Should this sound ponderous, rest assured that there is a genuine levity to Jamie's artistic expression. She recently participated in Art Basel 2011, staging an "anti-concert" in which she spent two weeks weaving a rug onto a harp, compromising its strings and thereby removing music (dampening sound) vs. making music (Watch a  on YouTube).

Though she was a studio art major, Jamie became intrigued with Northern Renaissance art and considers her own work to be “an update on many of the themes that were popular then, such as the Vanitas and Momento Mori.” For her senior thesis she crafted and presented a series of Tableaux Vivants (the French term for "living picture" describes a group of costumed actors posed in period detail) based on 18th-century caricatures of people engaged in grooming rituals, including “powdering their wigs, applying fake moles, administering enemas! All class critiques of the time.” To gild the lily, she recalls that she “frosted everything in cake frosting and powdered sugar.” 

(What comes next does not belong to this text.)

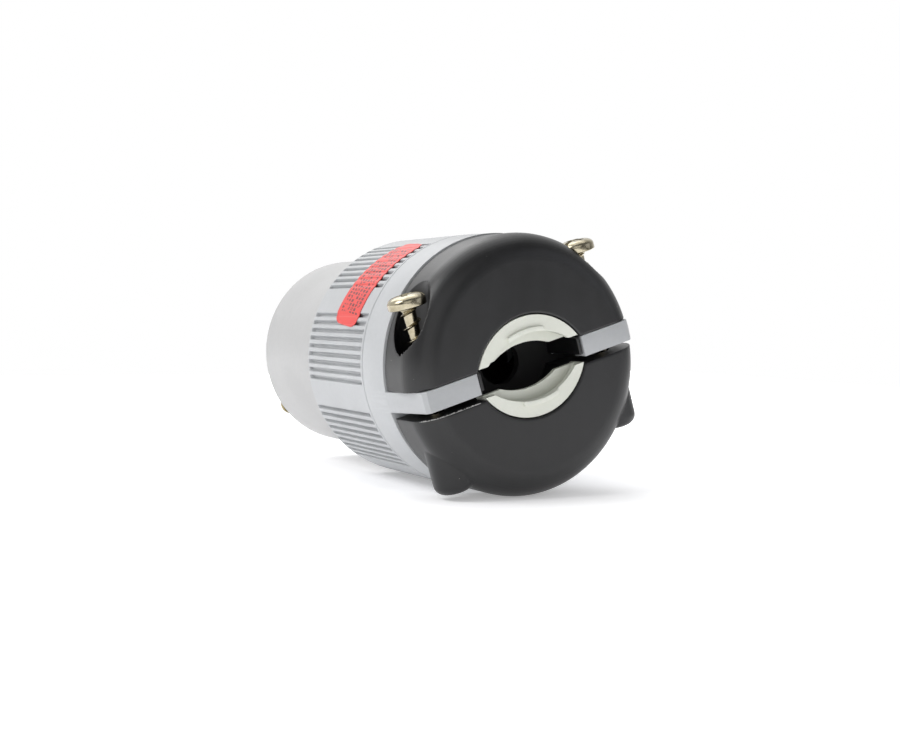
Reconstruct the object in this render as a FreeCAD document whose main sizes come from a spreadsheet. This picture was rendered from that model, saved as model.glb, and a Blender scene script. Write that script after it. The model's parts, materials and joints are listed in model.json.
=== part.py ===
import FreeCAD, Part
import math
import os
import PartDesign
import Sketcher

# A rewireable twist-lock cord connector, lying on its side.
#
# Every piece is drawn about the connector's axis, in a frame of its own: X and Y across the
# axis, Z along it, from the mating face (0) to the cord end (body_length). The flat yoke arms
# lie along X. One placement then lays the whole connector down: Z turns to -Y of the finished
# frame and the connector is rolled by roll_angle about its axis.

SIZES = {
    # overall
    "body_length": (97.0, "mating face to cord end"),
    "roll_angle": (17.2, "degrees of roll about the axis, at rest"),
    "slip_gap": (0.3, "gap between housings that slide in each other"),
    "seat_gap": (0.12, "gap between faces that rest on each other"),
    "thread_gap": (0.05, "radial gap between a screw and its thread"),
    # nose
    "nose_radius": (24.7, "outside of the nose"),
    "nose_length": (41.0, "mating face to the front of the grip"),
    "nose_wall": (2.2, "wall of the nose"),
    "nose_tuck": (5.0, "length of the nose hidden in the grip"),
    "tuck_step": (0.4, "how much smaller the hidden length is"),
    "face_thickness": (4.5, "mating face"),
    "rim_round": (1.0, "round of the nose rim"),
    # blade slots
    "slot_radius": (13.5, "pitch radius of the blade slots"),
    "slot_width": (2.7, "radial width of a slot"),
    "slot_half_angle": (17.0, "half of a slot's arc, degrees"),
    "pole_count": (4.0, "slots and contacts"),
    "pole_turn": (78.0, "first pole, degrees from X"),
    # grip
    "grip_radius": (29.0, "outside of the grip"),
    "grip_length": (31.9, "front of the grip to the seam"),
    "grip_round": (0.9, "round of the grip's front edge"),
    "seam_bevel": (0.3, "bevel on both sides of the seam"),
    "groove_depth": (0.95, "depth of a groove"),
    "groove_width": (1.1, "width of a groove at the surface"),
    "groove_root": (0.6, "width of a groove at its root"),
    "groove_margin": (0.9, "plain length at each end of a groove"),
    "groove_pitch": (3.75, "degrees from groove to groove"),
    # collar
    "collar_length": (10.2, "seam to the clamp"),
    "collar_draft": (0.2, "how much smaller the collar is at its clamp end"),
    "spigot_length": (5.0, "length that enters the grip"),
    "spigot_wall": (2.3, "wall of the spigot"),
    "web_thickness": (2.6, "wall across the collar"),
    "cable_radius": (15.5, "cord opening in the web"),
    "seal_radius": (22.0, "outside of the cord seal"),
    "seal_thickness": (2.0, "cord seal"),
    "seal_hole": (5.0, "hole in the cord seal"),
    "arm_thickness": (4.6, "yoke arm, across its flat"),
    "arm_inner": (13.6, "inner end of a yoke arm"),
    "arm_proud": (0.3, "arm stands outside the clamp's radius"),
    "arm_taper": (2.0, "arm's outside comes in by this much at the cord end"),
    "arm_corner": (0.8, "bevel of an arm's outer corner"),
    "arm_bar": (4.0, "depth of the bar that turns in across the cord end"),
    "arm_strip": (24.3, "inner side of the strip behind the bar, to the axis"),
    # cord clamp
    "clamp_radius": (28.5, "outside of the clamp halves"),
    "clamp_round": (6.0, "round of the clamp's outer edge"),
    "clamp_proud": (0.2, "clamp stands past the arms at the cord end"),
    "lower_drop": (1.5, "gap from the arms to the lower half, as shipped"),
    "lower_shift": (0.45, "how far the lower half hangs below the axis, as shipped"),
    "clamp_screw_x": (21.9, "clamp screw to the axis"),
    "clamp_screw_depth": (6.7, "clamp screw to the cord end"),
    "pocket_floor": (9.0, "height of the screw pocket's floor"),
    "pocket_floor_radius": (4.5, "pocket at its floor"),
    "pocket_mouth_radius": (5.9, "pocket at its mouth"),
    "tongue_outer": (24.0, "outer side of the tongue between a bar and the collar"),
    "tongue_drop": (1.7, "tongue reaches past the centre plane"),
    "tongue_lug": (0.8, "lug of the tongue that covers a bar's inner end"),
    "boss_radius": (4.5, "screw boss of the lower half"),
    "boss_end": (21.8, "end of a boss to the axis"),
    "boss_bevel": (1.5, "bevel of the boss's end"),
    # inserts
    "insert_radius": (14.5, "outer arc of an insert"),
    "insert_offset": (3.8, "centre of the outer arc, past the axis"),
    "insert_edge": (2.9, "edge of an insert to the centre plane"),
    "insert_gap": (0.25, "gap round an insert"),
    "insert_length": (5.0, "length of an insert"),
    "insert_ledge": (1.2, "ledge that an insert rests on"),
    "throat_grow": (0.8, "the inner arc of an insert is this much larger than its outer arc"),
    "throat_shift": (4.5, "centre of the inner arc, past that of the outer arc"),
    "channel_grow": (1.3, "the channel is this much larger than the throat"),
    "tooth_grow": (0.6, "the tooth arc is this much larger than the outer arc"),
    "tooth_shift": (6.6, "centre of the tooth arc, past that of the outer arc"),
    "tooth_thickness": (1.2, "tooth, and the insert's front wall"),
    "tooth_step": (3.1, "front wall to tooth"),
    "lip_half_width": (4.6, "half of the raised lip"),
    "lip_width": (1.0, "lip, measured across"),
    "lip_height": (0.9, "lip above the insert's face"),
    # clamp screws
    "clamp_screw_radius": (2.1, "thread crest"),
    "clamp_screw_length": (27.0, "under the head"),
    "clamp_screw_taper": (3.0, "tapered point"),
    "clamp_screw_out": (10.3, "how far it is backed out as shipped"),
    "clamp_head_radius": (4.15, "pan head"),
    "clamp_head_height": (2.7, "pan head"),
    # assembly screws
    "assembly_inset": (5.0, "assembly screw to the outside of the nose"),
    "assembly_turn": (33.0, "first assembly screw, degrees from X"),
    "assembly_screw_radius": (1.75, "thread crest"),
    "assembly_screw_length": (77.0, "under the head"),
    "assembly_screw_out": (13.5, "how far it is backed out as shipped"),
    "assembly_head_radius": (2.95, "pan head"),
    "assembly_head_height": (2.6, "pan head"),
    "assembly_sink": (3.1, "depth of the head's counterbore"),
    "assembly_boss_radius": (4.2, "boss in the collar"),
    "assembly_boss_reach": (6.0, "boss stands out of the spigot"),
    # insulators
    "carrier_length": (25.4, "contact carrier"),
    "cavity_width": (5.0, "radial width of a contact cavity"),
    "cavity_half_angle": (22.0, "half of a cavity's arc, degrees"),
    "block_length": (31.0, "terminal block"),
    "bay_width": (11.6, "terminal bay"),
    "bay_floor": (7.0, "floor of a bay to the axis"),
    "wire_radius": (16.4, "wire hole to the axis"),
    "bay_front": (16.0, "wall in front of a bay"),
    "bay_back": (4.0, "wall behind a bay"),
    "wire_hole_radius": (2.9, "wire hole behind a bay"),
    # contacts and terminals
    "leaf_thickness": (0.6, "spring leaf"),
    "leaf_gap": (2.0, "gap between a contact's two leaves"),
    "contact_half_angle": (19.0, "half of a contact's arc, degrees"),
    "contact_start": (1.4, "contact behind the mating face's inside"),
    "contact_length": (20.0, "leaves and their web"),
    "tail_radius": (13.0, "underside of a contact's tail to the axis"),
    "tail_thickness": (1.4, "contact tail"),
    "tail_width": (8.6, "contact tail"),
    "tail_margin": (2.0, "tail stops short of the bay's end"),
    "plate_thickness": (1.0, "pressure plate"),
    "plate_size": (8.0, "pressure plate"),
    "plate_lift": (0.35, "pressure plate above the tail"),
    "terminal_screw_radius": (1.9, "thread crest"),
    "terminal_head_radius": (3.5, "pan head"),
    "terminal_head_height": (2.0, "pan head"),
    "terminal_screw_length": (6.4, "under the head"),
    # label
    "label_turn": (121.7, "middle of the label, degrees from X"),
    "label_length": (25.2, "round the grip, measured straight across"),
    "label_width": (12.6, "along the axis"),
    "label_corner": (3.0, "round of the label's corners"),
    "label_skew": (6.5, "how askew the label sits, degrees"),
    "label_to_seam": (10.8, "middle of the label to the seam"),
    "label_thickness": (0.15, "label film"),
    "label_lift": (0.02, "adhesive under the label"),
}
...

If you're wondering how Jamie bides her time while in character, she readily admitted to scholarly diversions like listening to the entire audiobook of Moby Dick. While out of character, she lives in North Brooklyn, where “a lot of people maintain tiny flower gardens and put up Halloween decorations, but there is still that grit that makes the place cheap enough for artists to afford.” Jamie does sell her work through a few galleries, mainly Andrew Kreps Gallery in New York and Meyer Riegger in Germany, and she is currently preparing for a solo show in New York in the fall. “I consider making my art my day job though it’s so fun that it doesn't feel like a job,” she says.